Unfortunately Paolo was unable to make it for this meeting due to illness, however, he did make it for the April meeting instead.
As a warm up to Richard's talk we've got Paolo Donà, over from Padova in Italy, asking us Do we really need a plugin for tabbed navigation?
Paolo will show us the tabnav plugin, and discuss its implementation. This plugin raises a few questions on
how we deal with view components. Is it ok to have configurable and ready-to-use widgets instead of rails
helpers? How should those widgets be configured? Is it ok to write a specific DSL for each widget? This
presentation raises many questions, and Paolo will give us his point of view and try to stimulate a
discussion around it.
If you're coming, make sure to register with Skills Matter on their registration page so they have a handle on numbers. For calendaring fans there's an upcoming event too. You'll still need to register with Skills Matter even if you say you are attending on upcoming, because there's nothing more fun than telling the internet something twice.
The January 20007 meeting is going to depart from the normal presentation format and we're going to have a pub quiz instead. We'll do the usual 'what's been going on in the London Ruby community round-up' before quizzing. So if anyone managed to pull themselves away from crying into their turkey over 'The Snowman' and get some exciting new projects off the ground then this'll be the time to let us know!

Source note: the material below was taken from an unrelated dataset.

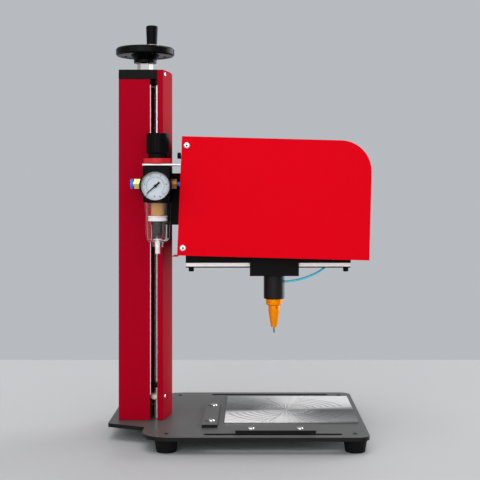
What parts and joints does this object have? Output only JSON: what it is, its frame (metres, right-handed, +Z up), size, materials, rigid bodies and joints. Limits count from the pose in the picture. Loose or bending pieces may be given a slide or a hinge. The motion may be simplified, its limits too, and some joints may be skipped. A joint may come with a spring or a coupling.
{
  "type": "nameplate marking machine",
  "caption": "Benchtop dot-marking machine: base plate with fences, crank-raised column carrying a marking head on two slides, and an air regulator with gauge and filter bowl.",
  "frame": {"origin": "middle of the bounding box in X and Y, on the surface that the rubber feet stand on", "axes": "+Z up, +X from the column towards the front of the marking head, -Y the side with the air regulator and its gauge"},
  "size_m": [0.343, 0.3, 0.549],
  "materials": {
    "red_paint": "smooth bright red powder coat",
    "black_paint": "glossy black paint",
    "rubber": "matt moulded rubber",
    "chrome": "polished hard chrome",
    "steel": "ground steel",
    "brushed_plate": "spun bright finish with concentric lines",
    "black_anodised": "black anodised",
    "brass": "machined",
    "orange_anodised": "orange anodised, glossy",
    "black_plastic": "moulded",
    "red_plastic": "moulded, glossy",
    "blue_plastic": "glossy",
    "cream_rubber": "soft",
    "amber_filter": "sintered, porous",
    "white_plastic": "moulded",
    "clear_plastic": "clear polycarbonate"
  },
  "bodies": {
    "frame": {"base_plate": "black_paint", "foot_rear_near": "rubber", "foot_rear_far": "rubber", "foot_front_near": "rubber", "foot_front_far": "rubber", "column_post": "black_paint", "rear_cover": "red_paint", "front_cover": "red_paint", "column_cap": "black_paint", "guide_rod_near": "chrome", "guide_rod_far": "chrome", "rod_collar_near": "black_anodised", "rod_collar_far": "black_anodised", "rod_bumper_near": "cream_rubber", "rod_bumper_far": "cream_rubber", "lower_bearing": "steel", "upper_bearing": "steel", "end_fence": "black_paint", "side_fence": "black_paint", "work_plate": "brushed_plate"},
    "handwheel": {"handwheel": "black_plastic", "lead_screw": "steel", "lock_nut": "chrome", "handle_stud": "chrome"},
    "crank_handle": {"crank_handle": "black_plastic"},
    "head": {"lift_carriage": "black_anodised", "lift_nut": "brass", "rod_bushing_near": "brass", "rod_bushing_far": "brass", "head_back_plate": "black_paint", "head_cover": "red_paint", "stage_plate": "black_anodised", "cross_rail_rear": "steel", "cross_rail_front": "steel", "stage_motor": "black_anodised", "regulator_bracket": "steel", "regulator_body": "black_plastic", "ring_nut": "red_plastic", "gauge_case": "black_plastic", "gauge_dial": "white_plastic", "gauge_lens": "clear_plastic", "filter_bowl": "clear_plastic", "filter_element": "amber_filter", "filter_core": "white_plastic", "inlet_fitting": "brass", "outlet_fitting": "brass", "outlet_tube": "blue_plastic"},
    "regulator_knob": {"regulator_knob": "black_plastic"},
    "gauge_pointer": {"gauge_pointer": "black_plastic"},
    "inlet_collar": {"inlet_collar": "blue_plastic"},
    "drain_valve": {"drain_valve": "black_plastic"},
    "gantry": {"gantry_beam": "black_anodised", "pin_rail": "steel", "gantry_motor": "black_anodised", "air_hose": "blue_plastic"},
    "pin_carriage": {"carriage_block": "black_anodised", "pin_cylinder": "black_anodised", "pin_nose": "orange_anodised", "return_spring": "steel"},
    "marking_pin": {"marking_pin": "steel"}
  },
  "joints": [
    {"name": "handwheel_turn", "type": "hinge", "parent": "frame", "child": "handwheel", "pos_m": [-0.1296, 0, 0.512], "axis": [0, 0, 1], "range_deg": [-8550, 9000]},
    {"name": "handle_spin", "type": "hinge", "parent": "handwheel", "child": "crank_handle", "pos_m": [-0.1178, -0.027, 0.535], "axis": [0, 0, 1], "continuous": true},
    {"name": "head_lift", "type": "slide", "parent": "frame", "child": "head", "axis": [0, 0, 1], "range_m": [-0.1, 0.095]},
    {"name": "gantry_slide", "type": "slide", "parent": "head", "child": "gantry", "axis": [0, 1, 0], "range_m": [-0.02, 0.08]},
    {"name": "carriage_slide", "type": "slide", "parent": "gantry", "child": "pin_carriage", "axis": [1, 0, 0], "range_m": [-0.07, 0.055], "deforming": ["air_hose"]},
    {"name": "pin_strike", "type": "slide", "parent": "pin_carriage", "child": "marking_pin", "axis": [0, 0, -1], "range_m": [0, 0.005], "stiffness_N_per_m": 150, "springref_m": -0.004, "deforming": ["return_spring"]},
    {"name": "knob_turn", "type": "hinge", "parent": "head", "child": "regulator_knob", "pos_m": [-0.1056, -0.076, 0.385], "axis": [0, 0, 1], "range_deg": [-540, 540]},
    {"name": "pointer_turn", "type": "hinge", "parent": "head", "child": "gauge_pointer", "pos_m": [-0.1045, -0.1208, 0.3323], "axis": [0, 1, 0], "range_deg": [0, 270], "stiffness_Nm_per_rad": 0.0001, "springref_deg": -28.65},
    {"name": "collar_push", "type": "slide", "parent": "head", "child": "inlet_collar", "axis": [1, 0, 0], "range_m": [0, 0.0012], "stiffness_N_per_m": 50, "springref_m": -0.002},
    {"name": "drain_push", "type": "slide", "parent": "head", "child": "drain_valve", "axis": [0, 0, 1], "range_m": [0, 0.0025], "stiffness_N_per_m": 40, "springref_m": -0.002}
  ],
  "couplings": [
    {"joint": "handwheel_turn", "follows": "head_lift", "rad_per_m": -1570.8}
  ]
}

Date and time will be as usual; 2nd Monday of the month (8th of January, 2007), with kick-off at around 6:30pm for the London Ruby community round-up, with the quiz starting at about 7:00. The location is The Old Crown on New Oxford Street.
We'll be in the 2nd floor function room at The Old Crown. There will be a bar menu available all night, providing tapas style snacks.
The quiz format will be as follows:
Round 1: London
Round 2: Ruby (community and history)
Round 3: Users (famous folk)
Round 4: Group (music)
Round 5: a picture round
Each round will have 10 questions, but there'll be bonus points available as and when I see fit.
Teams should be of 4 or less (we may change this on the night depending on numbers), and there'll be a prize for best team name.
The prizes are a selection of Ruby books kindly donated by O'Reilly and Addison-Wesley, plus other bits and bobs donated by LRUG members.